An international team of scientists have found a tool for managing corals reefs and tropical fisheries worldwide that could play a vital role in preventing the reefs’ collapse.

In their study the researchers demonstrated how overfishing can generate a predictable sequence of events that lead to the collapse of reef ecosystems.

“The consequences of overfishing can be severe to the ecosystem and may take decades to recover, but hundreds of millions of people depend on reefs for food and livelihoods, so banning fishing altogether isn’t a reality in many nations,” said Dr Nick Graham of the ARC Centre of Excellence (ARC CoE) for Coral Reef Studies and James Cook University.

“Our work shows that as fish biomass – the number and weight of fish living on a reef – declines due to fishing pressure, you cross a succession of thresholds, or tipping points, from which it is increasingly hard to get back.

“For example, you see patches of weeds replacing coral, you see more sea urchins devouring the coral, you see a general decline in the species richness on the reef, and you see less coral cover.

“The loss of hard corals is actually the last stage in the collapse of the reef system.
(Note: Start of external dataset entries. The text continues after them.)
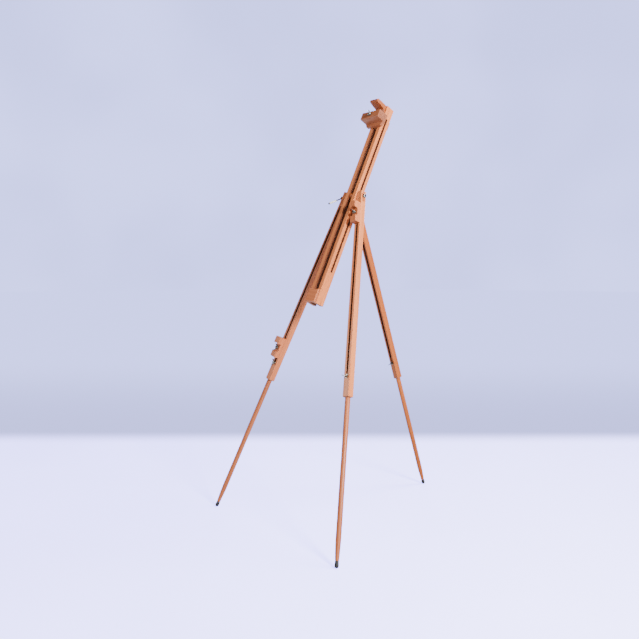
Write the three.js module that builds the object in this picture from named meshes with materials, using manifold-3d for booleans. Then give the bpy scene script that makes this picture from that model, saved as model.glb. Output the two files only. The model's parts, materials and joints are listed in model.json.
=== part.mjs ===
// Tripod field easel in beech: a slotted two-rail mast and three telescopic
// legs that all hang on one cross bolt tightened by a lever nut.
//
// Millimetres, +Z up. The origin is on the floor, in the middle of the
// footprint. The canvas side faces -Y, and +X and -X are the two front legs.

import * as THREE from 'three';
import { mergeVertices } from 'three/addons/utils/BufferGeometryUtils.js';
import Module from 'manifold-3d';

const wasm = await Module();
wasm.setup();

// ---------------------------------------------------------------- dimensions

// Cross bolt: the one axis that the mast, the legs and the lever share.
const BOLT_Y = -12.2;            // behind the middle of the footprint
const BOLT_Z = 1380.0;           // height of the bolt axis
const M6 = 3.0;                  // shank radius of every bolt
const M6_BORE = 3.3;             // radius of the holes they pass through

// Angles at rest, degrees.
const MAST_LEAN = 26.0;          // top of the mast leans back
const FRONT_TILT = 18.54;        // front legs reach forward
const FRONT_SPLAY = 13.86;       // front legs spread sideways
const REAR_TILT = 19.45;         // rear leg reaches back

// Mast: two rails with a gap that the rear leg folds into.
const RAIL_IN = 13.3;            // inner face of a rail from the centre plane
const RAIL_OUT = 30.5;           // outer face
const RAIL_D = 42.0;             // front to back
const MAST_TOP = 442.0;          // above the bolt, along the mast
const MAST_BOTTOM = -508.0;
const RAIL_SLOT_W = 8.4;
const RAIL_SLOT_TOP = 385.0;
const RAIL_SLOT_BOTTOM = -360.0;
const CROSS_H = 58.0;            // crosspiece at the foot of the mast
const CROSS_T = 12.0;

// Guide shoes: blocks on the bolt that run in the rail slots.
const SHOE_W = 7.8;
const SHOE_L = 16.0;

// Top hook, fixed between the rails.
const HOOK_HALF = 23.5;
const HOOK_REACH = 61.0;

// Top clamp, sliding below the hook.
const CLAMP_AT = 368.0;          // height of its bolt above the cross bolt
const ARM_HALF = 53.0;
const ARM_H = 36.0;
const ARM_REACH = 52.0;

// Legs.
const LEG_D = 27.4;              // front to back
const FRONT_LEG_W = 30.0;
const REAR_LEG_W = 25.6;
const COLLAR_AT = 874.0;         // lower end of an upper section, from the bolt
const CHANNEL = 10.7;            // half width of the square inner channel
const CHANNEL_TOP = 60.0;
const LEG_SLOT_W = 8.5;
const LEG_SLOT_TOP = 47.0;
const LEG_SLOT_BOTTOM = 797.0;
const LOCK_AT = 792.0;           // extension lock bolt, from the bolt
const SPLAY_PIN_X = 48.5;        // splay pin from the centre plane
const SPLAY_PIN_DROP = 14.0;     // below the cross bolt, down the swivel block

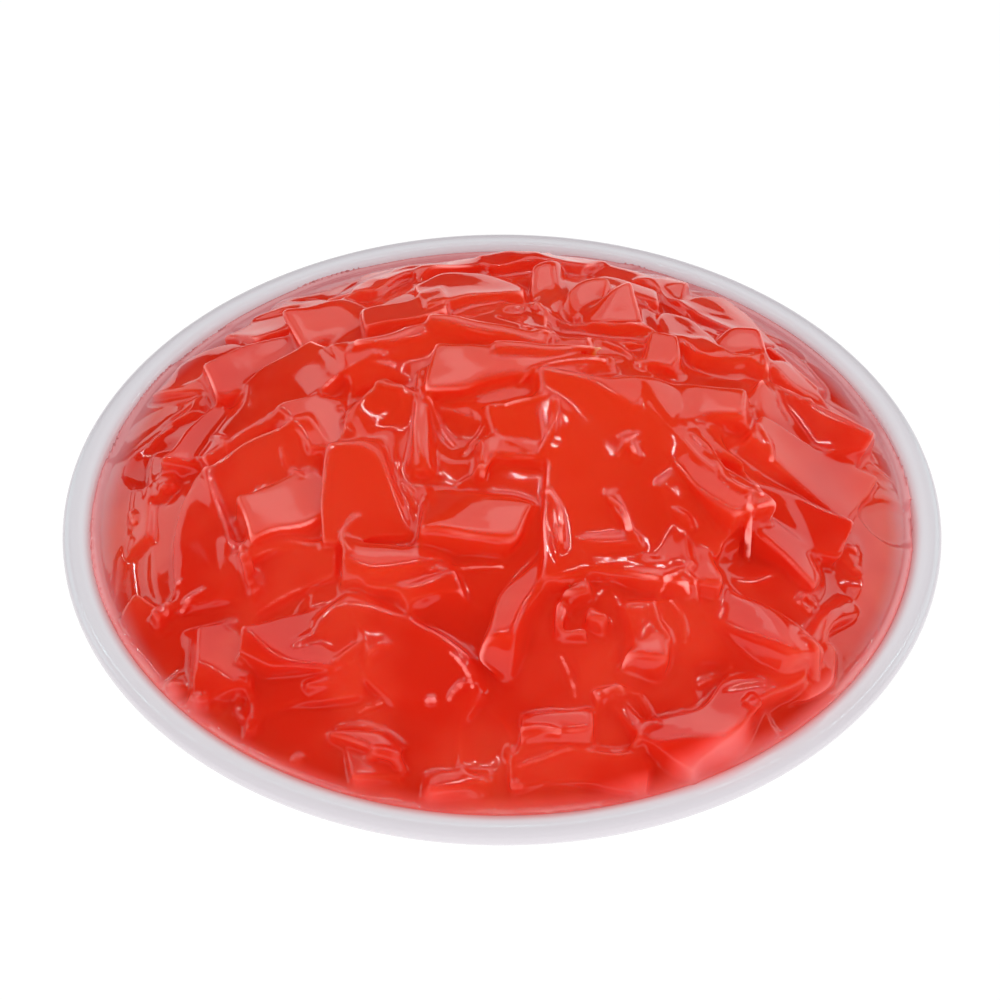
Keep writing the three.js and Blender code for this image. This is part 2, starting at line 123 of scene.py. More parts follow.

Though many people take it as a major warning sign, in fact, by the time you see the loss of live coral cover, it may be already too late to save the reef,” he added.

Dr Aaron MacNeil from the Australian Institute of Marine Science also said that if fish stocks can be maintained at a certain level, the chances of retaining a sustainable fishery and a healthy reef system are greatly improved.

The study was published in the Proceedings of the National Academy of Sciences of the USA (PNAS).